Given exercise » Copy each line with the word "that" in it.

Data entries »
··········
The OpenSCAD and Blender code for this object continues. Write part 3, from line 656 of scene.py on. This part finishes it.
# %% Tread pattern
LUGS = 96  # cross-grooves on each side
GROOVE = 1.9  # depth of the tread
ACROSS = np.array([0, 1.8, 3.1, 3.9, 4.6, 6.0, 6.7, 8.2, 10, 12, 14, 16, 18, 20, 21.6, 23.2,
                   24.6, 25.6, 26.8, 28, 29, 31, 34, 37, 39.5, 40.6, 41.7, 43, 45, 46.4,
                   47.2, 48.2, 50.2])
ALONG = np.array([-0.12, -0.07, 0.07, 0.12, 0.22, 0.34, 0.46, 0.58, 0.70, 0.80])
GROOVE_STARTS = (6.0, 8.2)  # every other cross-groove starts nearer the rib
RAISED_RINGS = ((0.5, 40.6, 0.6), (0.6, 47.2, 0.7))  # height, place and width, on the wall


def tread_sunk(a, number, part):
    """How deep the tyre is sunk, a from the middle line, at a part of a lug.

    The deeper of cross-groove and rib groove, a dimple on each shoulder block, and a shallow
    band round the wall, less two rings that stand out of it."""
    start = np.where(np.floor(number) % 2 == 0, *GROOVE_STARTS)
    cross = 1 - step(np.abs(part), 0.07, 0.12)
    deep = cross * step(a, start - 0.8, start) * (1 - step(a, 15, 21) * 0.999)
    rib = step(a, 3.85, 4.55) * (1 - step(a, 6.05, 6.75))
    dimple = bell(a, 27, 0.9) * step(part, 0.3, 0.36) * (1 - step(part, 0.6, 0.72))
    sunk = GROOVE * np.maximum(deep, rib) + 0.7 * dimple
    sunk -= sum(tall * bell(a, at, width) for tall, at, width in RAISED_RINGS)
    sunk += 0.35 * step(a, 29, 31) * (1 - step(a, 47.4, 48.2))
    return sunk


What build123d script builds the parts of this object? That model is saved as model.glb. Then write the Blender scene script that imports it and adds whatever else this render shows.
··········
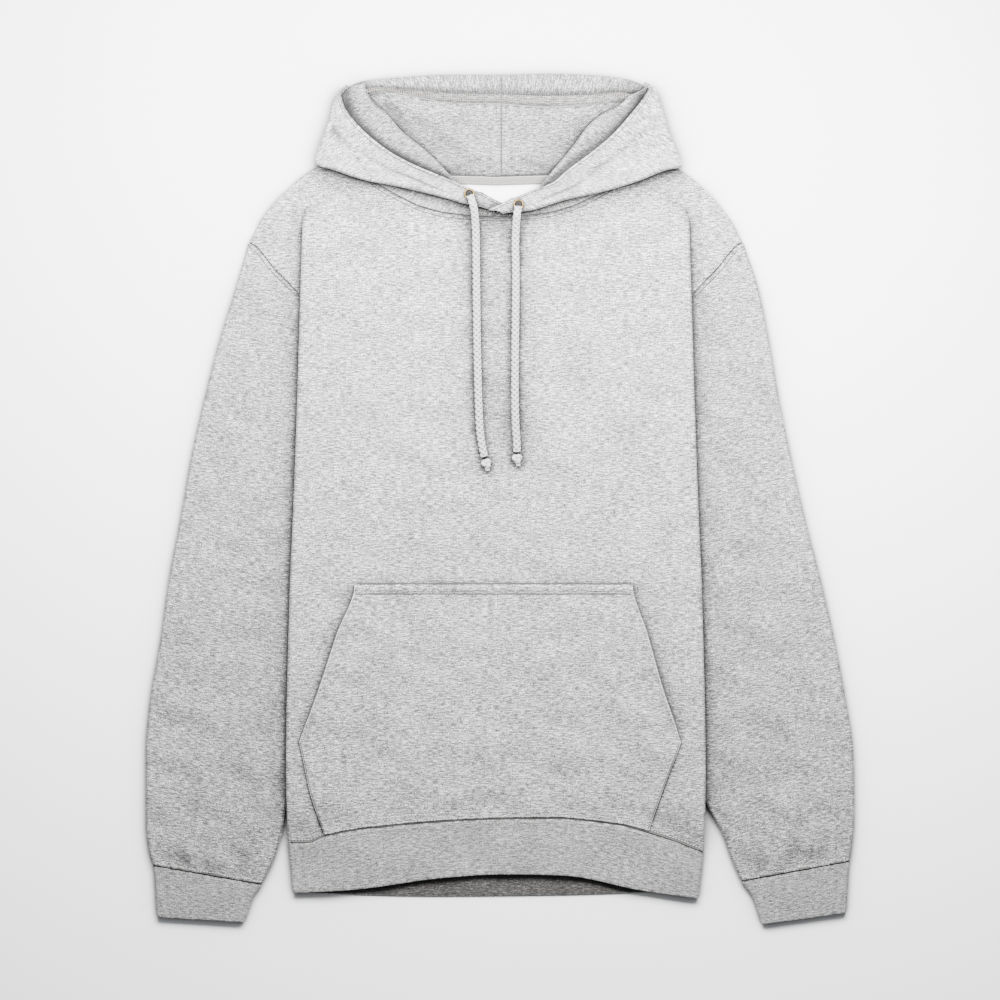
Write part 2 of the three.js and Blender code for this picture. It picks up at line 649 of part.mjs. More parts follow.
··········
Solution »
    band round the wall, less two rings that stand out of it."""
What build123d script builds the parts of this object? That model is saved as model.glb. Then write the Blender scene script that imports it and adds whatever else this render shows.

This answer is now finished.